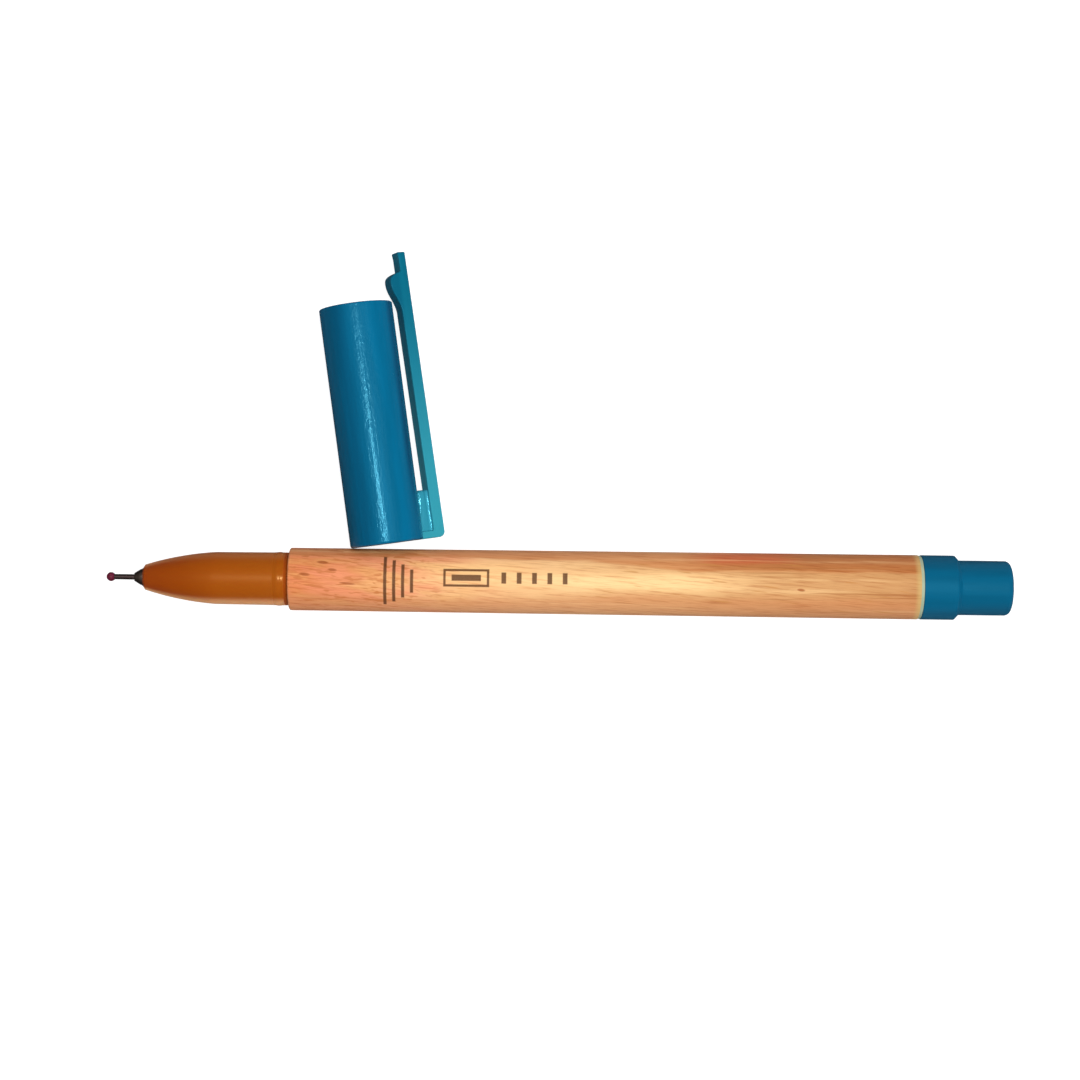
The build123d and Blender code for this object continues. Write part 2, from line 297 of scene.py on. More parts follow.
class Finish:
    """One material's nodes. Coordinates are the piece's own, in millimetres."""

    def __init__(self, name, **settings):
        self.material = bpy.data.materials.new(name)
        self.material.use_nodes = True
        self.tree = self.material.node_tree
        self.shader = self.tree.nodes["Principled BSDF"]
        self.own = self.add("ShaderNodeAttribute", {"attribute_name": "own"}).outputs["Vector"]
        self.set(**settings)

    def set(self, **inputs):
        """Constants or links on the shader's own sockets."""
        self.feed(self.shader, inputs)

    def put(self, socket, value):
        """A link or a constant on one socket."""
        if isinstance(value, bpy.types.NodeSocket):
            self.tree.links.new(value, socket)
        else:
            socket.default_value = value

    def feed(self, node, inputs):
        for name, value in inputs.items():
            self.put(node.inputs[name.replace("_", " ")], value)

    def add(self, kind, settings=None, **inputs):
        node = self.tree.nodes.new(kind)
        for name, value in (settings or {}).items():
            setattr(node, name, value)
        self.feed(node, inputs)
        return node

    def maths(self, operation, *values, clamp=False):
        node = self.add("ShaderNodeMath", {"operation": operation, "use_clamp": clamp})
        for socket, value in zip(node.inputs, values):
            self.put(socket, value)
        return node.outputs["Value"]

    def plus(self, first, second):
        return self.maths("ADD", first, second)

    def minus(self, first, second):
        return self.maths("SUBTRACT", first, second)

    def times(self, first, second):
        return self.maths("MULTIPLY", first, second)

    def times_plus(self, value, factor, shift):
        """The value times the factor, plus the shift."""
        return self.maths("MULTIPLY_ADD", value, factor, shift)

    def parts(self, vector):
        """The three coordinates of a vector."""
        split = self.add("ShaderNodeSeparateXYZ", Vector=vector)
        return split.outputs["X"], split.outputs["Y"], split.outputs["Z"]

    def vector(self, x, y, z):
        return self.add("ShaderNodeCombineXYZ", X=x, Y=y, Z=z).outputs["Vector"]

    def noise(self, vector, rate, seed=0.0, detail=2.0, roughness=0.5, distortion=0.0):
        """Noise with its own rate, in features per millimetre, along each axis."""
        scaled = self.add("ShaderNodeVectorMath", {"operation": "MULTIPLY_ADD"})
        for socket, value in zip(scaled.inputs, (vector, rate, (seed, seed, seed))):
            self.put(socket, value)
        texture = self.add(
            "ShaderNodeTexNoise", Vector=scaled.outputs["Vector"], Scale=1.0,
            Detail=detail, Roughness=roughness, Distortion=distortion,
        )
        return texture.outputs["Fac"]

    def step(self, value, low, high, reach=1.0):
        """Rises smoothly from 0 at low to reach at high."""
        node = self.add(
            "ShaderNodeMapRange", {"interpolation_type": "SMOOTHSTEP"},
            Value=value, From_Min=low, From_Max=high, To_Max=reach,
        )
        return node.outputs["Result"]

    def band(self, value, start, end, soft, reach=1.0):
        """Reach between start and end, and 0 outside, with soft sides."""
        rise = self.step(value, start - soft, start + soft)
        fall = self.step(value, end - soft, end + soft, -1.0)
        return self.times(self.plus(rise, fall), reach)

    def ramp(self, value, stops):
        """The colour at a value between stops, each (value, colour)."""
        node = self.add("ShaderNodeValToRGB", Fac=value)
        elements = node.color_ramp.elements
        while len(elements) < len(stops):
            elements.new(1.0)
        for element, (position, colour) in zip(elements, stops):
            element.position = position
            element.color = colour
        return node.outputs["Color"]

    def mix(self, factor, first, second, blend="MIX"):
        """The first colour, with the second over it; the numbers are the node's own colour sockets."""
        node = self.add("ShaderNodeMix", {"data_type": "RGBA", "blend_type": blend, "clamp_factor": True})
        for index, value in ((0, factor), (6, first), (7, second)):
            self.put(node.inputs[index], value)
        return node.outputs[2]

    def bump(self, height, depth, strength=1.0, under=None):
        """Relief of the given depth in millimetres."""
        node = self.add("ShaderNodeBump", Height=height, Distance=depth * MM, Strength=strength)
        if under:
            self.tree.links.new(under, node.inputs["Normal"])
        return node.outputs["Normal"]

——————

» **Aim of the exercise**: Your task is to collect every line above that contains the word "parts".

» **The reply**:
The build123d and Blender code for this object continues. Write part 2, from line 297 of scene.py on. More parts follow.
    def parts(self, vector):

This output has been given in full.